The polished bezel now features a subtle curve that leads into a lightly domed crystal that brings added softness and refinement to the case profile, an effect emphasised by the contrasting satin finish of the case middle. Drawing the eye towards the centre of the watch are the hour and minute hands, which have been reworked and now bear a lance-shaped form based on traditional Alpha hands, polished and faceted to reflect the light.
A commitment to design coherence guides even the smallest details of the Louis Vuitton Escale Cabinet of Wonders timepieces, with the crown of each of the three models set with the same stone that adorns the corresponding GLV monogram on its dial. Fittingly, the crown capstone is engraved with the Louis Vuitton Monogram, establishing the collection as a contemporary creation of the Maison and highlighting the link between Louis Vuitton’s past and present.
The spirit of travel continues to inhabit the Louis Vuitton Escale; the Cabinet of Wonders collection is decorated around the case middles and buckles with three variations of Seigaiha waves, a stylised representation of the ocean found in traditional Japanese iconography. Even the bridges of the movement (the chronometer-standard manufacture cal. LFT023) are adorned with this talismanic motif, which is associated with good fortune and wellbeing.

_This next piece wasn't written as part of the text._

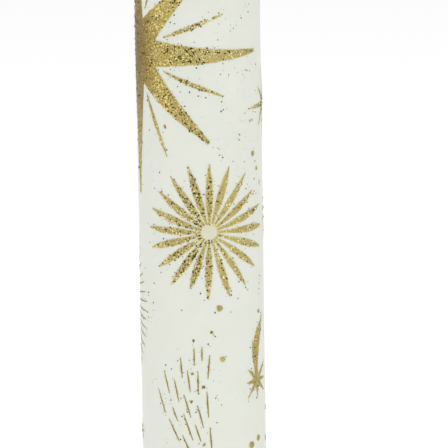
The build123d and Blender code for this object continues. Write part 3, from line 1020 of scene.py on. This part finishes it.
# A flake piece with a tone for each flake. On its map every flake has one square of a grid, with
# its corners on a hexagon in the square and its crown and foot at the middle
def finishFlakes(name, points, faces, u, z, tones, dull, warm, replaced=()):
    piece = makePiece(name, points, faces, smooth=False)
    addAttribute(piece, "tone", np.repeat(tones, 8))
    addTints(piece, np.repeat(u, 8), np.repeat(z, 8), np.repeat(dull, 8), warm)
    count = len(u)
    across = math.ceil(math.sqrt(count))
    square = np.stack([np.arange(count) % across, np.arange(count) // across], -1) + 0.5
    turn = np.arange(6) * np.pi / 3
    corner = 0.45 * np.concatenate([np.stack([np.cos(turn), np.sin(turn)], -1), np.zeros((2, 2))])
    place = (square[:, None] + corner).reshape(-1, 2) / across
    layer = piece.data.uv_layers.new(name="OFBake")
    layer.data.foreach_set("uv", place[faces.ravel()].astype(np.float32).ravel())
    return dress(piece, flakeFinish, replaced)


# Flakes over a motif: a jittered grid of spots, kept where the field is below the overhang
def coverWithFlakes(name, parts, seed, finish):
    rng = np.random.default_rng(seed)
    gap = flakeLook["spacing"]
    pieces = []
    for (edge, place, reach), dull in zip(parts, np.resize(finish["dull"], len(parts))):
        nx, ny = int(2 * reach[0] / gap), int(2 * reach[1] / gap)
        x, y = np.meshgrid((np.arange(nx) - nx / 2) * gap, (np.arange(ny) - ny / 2) * gap)
        x = x + rng.uniform(-0.5, 0.5, x.shape) * gap
        y = y + rng.uniform(-0.5, 0.5, x.shape) * gap
        f = edge(x, y)
        keep = (f < 0) & (rng.random(x.shape) < finish["cover"])
        u0, z0 = unroll(*place[:2])
        around = u0 + x
        share = withBands(flakeLook["strayShare"], [(flakeLook["strayShareDark"], *flakeLook["strayZone"])],
                          around)
        keep |= (f >= 0) & (f < flakeLook["overhang"]) & (rng.random(x.shape) < share * finish["accents"])
        pieces.append((around[keep], z0 + y[keep], f[keep], np.full(keep.sum(), dull)))
    u, z, f, dull = (np.concatenate(part) for part in zip(*pieces))
    depth = np.clip(-f / transferLook["shoulder"], 0, 1)
    lift = transferLook["thickness"] * depth + 0.01
    tones = flakeTones(u, z, finish["accents"], rng)
    accent = (tones < flakeLook["plainTones"][0]) | (tones > flakeLook["plainTones"][1])
    size = finish["flake"] * rng.uniform(*flakeLook["size"], len(u))
    size *= np.where(accent, flakeLook["accent"], 1)
    lift = lift + flakeLook["accentLift"] * accent
    tilt = np.where(accent, flakeLook["tilt"][1], flakeLook["tilt"][0])
    points, faces = flakeArrays(u, z, lift, size, tilt[:, None], rng)
    print("  %s: %d flakes" % (name, len(u)))
    return finishFlakes(name, points, faces, u, z, tones, dull, finish["warm"])


# One motif: its patches as one piece that replaces the CAD node, and its flakes
def makeTransfer(name, node, field, places, reach, step, seed, changes={}):
    finish = {**plainFinish, **changes}
    patches, parts = [], []
    for k, place in enumerate(places):
        scale = place[2] if len(place) > 2 else 1.0
        span = (reach[0] * scale * artScale, reach[1] * scale * artScale)
        patches.append(patchArrays(field, place, span, step, seed + 7 * k, scale, finish))
        parts.append((patches[-1][3], place, span))
    piece = joinPatches(name, patches, finish)
    dress(piece, sizeFinish, [node])
    coverWithFlakes(name + "_glitter", parts, seed + 100, finish)
    print("%s ready, %d faces" % (name, len(piece.data.polygons)))
    return parts


looseParts = makeTransfer("great_star", "great_star_transfer", greatStarField, [greatStar["place"]],
                          (60, 60), 0.3, 11, {"warm": 1.0})
looseParts += makeTransfer("great_star_rays", "great_star_ray_transfer", greatRayField,
                           [greatStar["place"]], (43, 43), 0.18, 12, {"warm": 0.3, "ragged": 0.2})
for side, place in sunburst["places"].items():
    looseParts += makeTransfer("sunburst_" + side, "sunburst_transfer_" + side,
                               lambda x, y, turn=place[3]: sunburstField(x, y, turn), [place], (29, 29),
                               0.22 if place[2] == 1 else 0.16, 20 + len(side), {"disc": sunburst["hub"]})
for side, place in rayBurst["places"].items():
    looseParts += makeTransfer("ray_burst_" + side, "ray_burst_transfer_" + side, rayBurstField, [place],
                               (39.5, 39.5), 0.13 if place[2] == 1 else 0.08, 30 + len(side), thinFinish)
for side, place in comet["places"].items():
    looseParts += makeTransfer("comet_" + side, "comet_transfer_" + side, cometField, [place],
                               (11, 27), 0.16, 40 + len(side), {"dull": 0.2, "accents": 0.35})
for side, place in fallingStar["places"].items():
    looseParts += makeTransfer("falling_star_" + side, "falling_star_transfer_" + side, fallingStarField,
                               [place], (8.3, 8.3), 0.14, 50 + len(side))
    looseParts += makeTransfer("falling_star_streaks_" + side, "falling_star_streak_transfer_" + side,
                               streakField, [place], (26.5, 70.5), 0.13, 60 + len(side), thinFinish)
for side, (angle, height, size) in sparkle["places"].items():
    looseParts += makeTransfer("sparkle_" + side, "sparkle_transfer_" + side,
                               lambda x, y, size=size: pointedStarField(x, y, sparkle, size),
                               [(angle, height)], (size + 0.5, size + 0.5), 0.14, 70 + len(side))
looseParts += makeTransfer("small_stars", "small_star_transfers",
                           lambda x, y: pointedStarField(x, y, smallStars, 1.0),
                           smallStars["places"], (1.1, 1.1), 0.13, 80)
starAngle, starHeight, _ = fallingStar["places"]["front"]
dotPlaces = dots["places"] + [(starAngle + math.degrees(x * artScale / wallRadius), starHeight + y, radius)
                              for x, y, radius, _ in dots["amongStreaks"]]
dotDulls = [dots["dull"]] * len(dots["places"]) + [dull for *_, dull in dots["amongStreaks"]]
looseParts += makeTransfer("dots", "dot_transfers", lambda x, y: np.hypot(x, y) - 1.0, dotPlaces,
                           (1.3, 1.3), 0.12, 90, {"dull": dotDulls, "cover": 0.4, "flake": 0.8})

# ---- loose glitter ----

looseGlitter = {
    # start angle and height, end angle and height, number of flakes, how far they stray in mm
    "trails": [(17, 235, 22, 214, 10, 2.5), (30, 232, 56, 243, 16, 3.0), (22, 214, 60, 217, 14, 3.0),
               (-12, 200, -6, 198, 5, 0.8), (-9, 210, 8, 206, 5, 1.0), (0, 201, 3, 198, 4, 0.6),
               (19, 190, 20, 181, 16, 1.3), (14, 187, 12, 186, 4, 0.5), (18, 202, 48, 196, 12, 3.0),
               (36, 190, 60, 186, 7, 2.0), (-34, 194, -32, 194, 3, 0.5), (-52, 192, -44, 190, 3, 1.0),
               (44, 176, 50, 168, 20, 1.8), (57, 165, 73, 169, 8, 1.5), (12, 173, 14, 171, 3, 0.5),
               (-56, 178, -45, 174, 4, 1.2), (-34, 137, -32, 136, 2, 0.4), (17, 129, 22, 132, 3, 0.8),
               (64, 122, 70, 132, 8, 1.0), (2, 124, 3, 124, 2, 0.4), (28, 120, 28, 118, 2, 0.4),
               (-19, 120, -19, 120, 1, 0.0), (12, 119, 12, 119, 1, 0.0), (8, 112, 12, 109, 4, 0.5),
               (-2, 107, 9, 105, 5, 0.6), (-23, 104, -22, 104, 2, 0.3), (-39, 97, -28, 95, 3, 0.4),
               (-54, 88, -46, 91, 3, 0.8), (-46, 76, -30, 84, 4, 0.8), (8, 96, 17, 94, 4, 0.6),
               (9, 91, 16, 90, 4, 0.6), (8, 86, 17, 81, 4, 0.8), (-24, 72, -18, 75, 4, 0.8),
               (-38, 64, -36, 66, 3, 0.6), (-60, 110, -52, 120, 6, 2.0), (124, 172, 146, 182, 12, 2.0),
               (100, 112, 112, 130, 12, 2.0), (160, 92, 172, 80, 10, 2.0), (-120, 200, -96, 182, 14, 2.5),
               (130, 262, 160, 276, 10, 2.5), (-20, 20, 20, 14, 10, 3.0)],
    # lowest and highest angle, lowest and highest height, number of fine flakes
    "dust": [(14, 78, 150, 292, 190), (-72, -50, 180, 290, 60), (20, 70, 60, 150, 25),
             (90, 270, 60, 280, 150)],
    "size": (0.26, 0.72),
    "dustSize": (0.16, 0.3),
    "apart": 0.9,
    "nearTries": 1.2,  # for each square millimetre round a motif
    "nearShare": 0.15,  # kept at its edge, less with distance
    "nearStart": 0.15,
    "fade": 1.1,
    "bareEnds": 5.0,  # height left without flakes at the foot and at the top
}


# Loose flakes: along each trail, thinning out with distance from the motifs' edges, and fine dust.
# A flake too near an earlier one is dropped
def makeLooseGlitter(look, parts):
    rng = np.random.default_rng(77)
    us, zs = [], []
    for a0, z0, a1, z1, count, stray in look["trails"]:
        t = rng.random(count)
        u, z = unroll(a0 + t * (a1 - a0), z0 + t * (z1 - z0))
        us.append(u + rng.normal(0, stray / 2, count))
        zs.append(z + rng.normal(0, stray / 2, count))
    for edge, place, reach in parts:
        count = int(reach[0] * reach[1] * 4 * look["nearTries"])
        x, y = rng.uniform(-reach[0], reach[0], count), rng.uniform(-reach[1], reach[1], count)
        f = edge(x, y)
        keep = (f > look["nearStart"]) & (rng.random(count) < look["nearShare"] * np.exp(-f / look["fade"]))
        u, z = unroll(*place[:2])
        us.append(u + x[keep])
        zs.append(z + y[keep])
    coarse = sum(len(u) for u in us)
    for a0, a1, z0, z1, count in look["dust"]:
        u, z = unroll(rng.uniform(a0, a1, count), rng.uniform(z0, z1, count))
        us.append(u)
        zs.append(z)
    u, z = np.concatenate(us), np.concatenate(zs)
    fine = np.arange(len(u)) >= coarse
    grade = rng.random(len(u)) ** 1.6
    size = np.where(fine, rng.uniform(*look["dustSize"], len(u)),
                    look["size"][0] + grade * (look["size"][1] - look["size"][0]))
    tones = np.where(fine, rng.uniform(0.25, 0.7, len(u)), rng.uniform(0.0, 0.5, len(u)) * (1.2 - grade))
    near = np.hypot(u[:, None] - u, z[:, None] - z) < look["apart"]
    crowded = np.any(np.tril(near, -1), axis=1)
    keep = (z > look["bareEnds"]) & (z < candleHeight - look["bareEnds"]) & ~crowded
    u, z, size, tones = u[keep], z[keep], size[keep], tones[keep]
    points, faces = flakeArrays(u, z, np.full(len(u), 0.02), size, 10.0, rng)
    print("loose flakes: %d" % len(u))
    return finishFlakes("loose_glitter", points, faces, u, z, tones, np.zeros(len(u)), 0.0,
                        ["loose_glitter_flakes"])


makeLooseGlitter(looseGlitter, looseParts)

# ---- studio ----

studio = {
    "floorHalf": 14.0,
    "floorDrop": 0.0001,
    "paper": (0.92, 0.92, 0.92),
    "paperGlow": 0.24,
    "roomDark": 0.08,
    "roomLight": 0.98,
    "roomPatches": 2.2,  # scale of its dim and bright areas
    "roomLean": (0.03, -0.3, 0.0),  # the room's brightness is 1 + this . direction
    "lights": {
        "top": {"place": (0, 0.3, 2.2), "size": (2.6, 2.6), "power": 17},
        "front": {"place": (0.5, -2.0, 1.7), "size": (1.2, 1.2), "power": 4.5},
        "right": {"place": (1.7, -0.5, 0.9), "size": (0.12, 0.3), "power": 0.8},
        "left": {"place": (-1.7, -0.3, 0.9), "size": (0.12, 0.3), "power": 0.95},
    },
}


# Floor: a square of paper, a hair below the candle's foot
def makeFloor(setup):
    line = np.linspace(-setup["floorHalf"], setup["floorHalf"], 9) / mm
    x, y = np.meshgrid(line, line)
    points = np.stack([x, y, np.full_like(x, -setup["floorDrop"] / mm)], -1).reshape(-1, 3)
    floor = makePiece("paper_floor", points, gridFaces(9, 9))
    paper = newMaterial("paper", Roughness=0.9, Base_Color=(*setup["paper"], 1),
                        Emission_Color=(1, 1, 1, 1), Emission_Strength=setup["paperGlow"])[0]
    floor.data.materials.append(paper)


def makeLight(name, setup):
    data = bpy.data.lights.new(name, "AREA")
    data.shape = "RECTANGLE"
    data.size, data.size_y = setup["size"]
    data.energy = setup["power"]
    light = addToScene(name, data)
    light.location = setup["place"]
    toCandle = Vector((0, 0, candleHeight * mm / 2)) - light.location
    light.rotation_euler = toCandle.to_track_quat("-Z", "Y").to_euler()


# The room: broad bright and dim areas, so that small bright plates glint and flat wax stays even
def makeRoom(setup):
    world = bpy.data.worlds.new("room")
    world.use_nodes = True
    bpy.context.scene.world = world
    tree = world.node_tree
    background = tree.nodes["Background"]
    direction = addNode(tree, "ShaderNodeTexCoord").outputs["Generated"]
    noise = addNode(tree, "ShaderNodeTexNoise", Scale=setup["roomPatches"], Detail=1.0)
    dot = addNode(tree, "ShaderNodeVectorMath", operation="DOT_PRODUCT")
    dot.inputs[1].default_value = setup["roomLean"]
    lean = addNode(tree, "ShaderNodeMath", operation="ADD")
    lean.inputs[1].default_value = 1.0
    wire(direction, noise, "Vector")
    wire(direction, dot, 0)
    wire(dot.outputs["Value"], lean, 0)
    wire(rampOf(tree, noise.outputs["Fac"], [(0.42, setup["roomDark"]), (0.58, setup["roomLight"])]),
         background, "Color")
    wire(lean.outputs[0], background, "Strength")


makeFloor(studio)
makeRoom(studio)
for name, setup in studio["lights"].items():
    makeLight(name, setup)
bpy.context.scene.view_settings.view_transform = "Standard"
print("studio ready")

Staying close to the detail-oriented approach of the new Louis Vuitton Escale, the three Cabinet of Wonders timepieces are paired with calf-leather straps, hand-braided to resemble the braided leather hilts of Japanese katana swords, using a technique developed specifically for this collection.
Each of the three models of the Louis Vuitton Escale Cabinet of Wonders collection is limited to 20 pieces only. The Koi’s Garden comes in a white-gold case (40mm) with blue strap; the Snake’s Jungle comes in a white-gold case (40mm) with green strap; and the Dragon’s Cloud comes in a rose-gold case (40mm) with brown strap.